一种基于快速近似字符串匹配的基因序列数据库构建软件系统。

A software system for gene sequence database construction based on fast approximate string matching.

作者信息

Liu Zheng, Borneman James, Jiang Tao

出版信息

Int J Bioinform Res Appl. 2005;1(3):273-91. doi: 10.1504/IJBRA.2005.007906.

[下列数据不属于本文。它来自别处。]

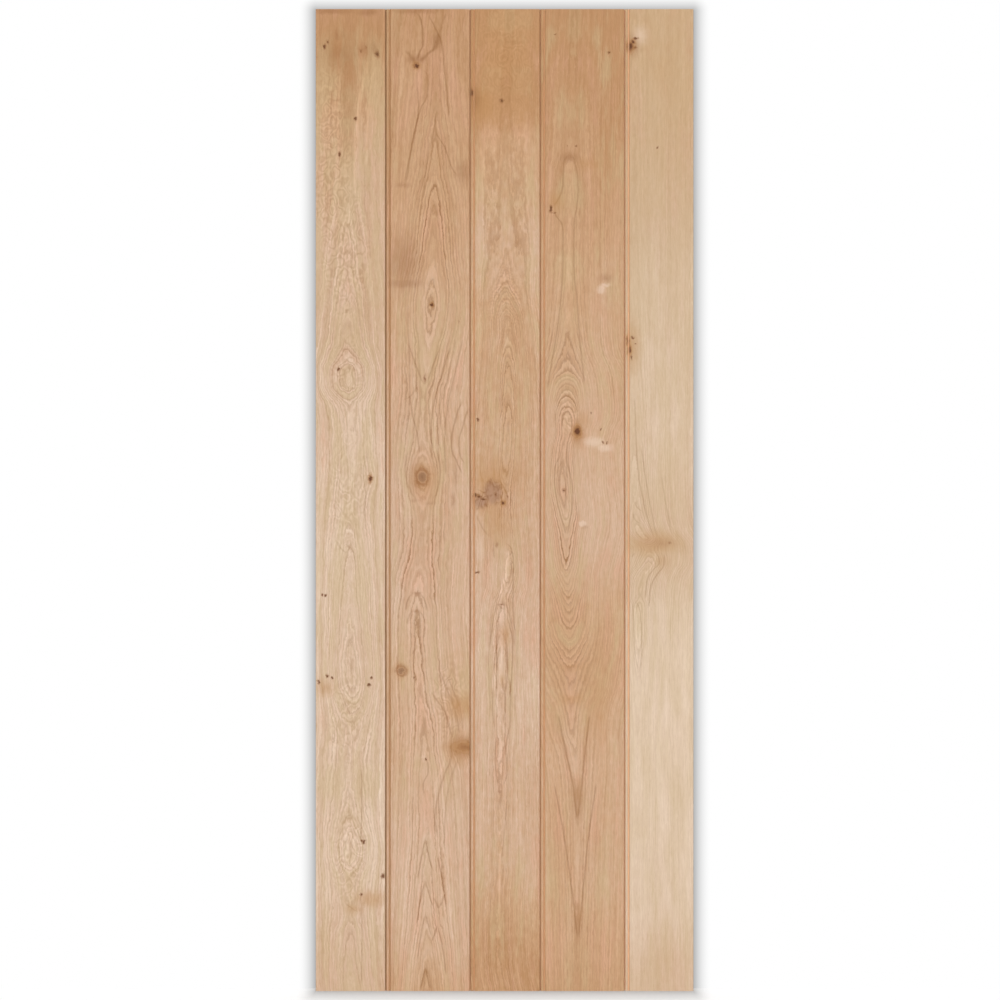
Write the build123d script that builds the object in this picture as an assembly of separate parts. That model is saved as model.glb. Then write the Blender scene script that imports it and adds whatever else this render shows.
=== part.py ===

DOI:10.1504/IJBRA.2005.007906

Abstract

We propose a web-based software system for sequence acquisition and database construction. An example application of this system is to construct a ribosomal RNA gene (rDNA) sequence database to facilitate the study of microbial communities. A fast and accurate approximate string matching algorithm is implemented to fetch rDNA sequences sandwiched by two given primers from GenBank. A homology search algorithm based on Basic-Local-Alignment-Search-Tool (BLAST) is then used to extract rDNA sequences that do not contain the primers. This two step process leads to an rDNA sequence database for a specific taxonomic group. We consider the distance between the occurrences of the two given primers, mismatches and degeneracy when performing string matching. In the homology search, a chaining algorithm is combined with BLAST to obtain global alignments based on local alignments. This system can be used in many biological applications.

摘要

我们提出了一种基于网络的用于序列获取和数据库构建的软件系统。该系统的一个示例应用是构建核糖体RNA基因（rDNA）序列数据库，以促进对微生物群落的研究。实现了一种快速准确的近似字符串匹配算法，用于从GenBank中获取夹在两个给定引物之间的rDNA序列。然后使用基于基本局部比对搜索工具（BLAST）的同源性搜索算法来提取不含引物的rDNA序列。这个两步过程产生了针对特定分类群的rDNA序列数据库。在进行字符串匹配时，我们考虑两个给定引物出现位置之间的距离、错配和简并性。在同源性搜索中，将一种链接算法与BLAST相结合，以基于局部比对获得全局比对。该系统可用于许多生物学应用。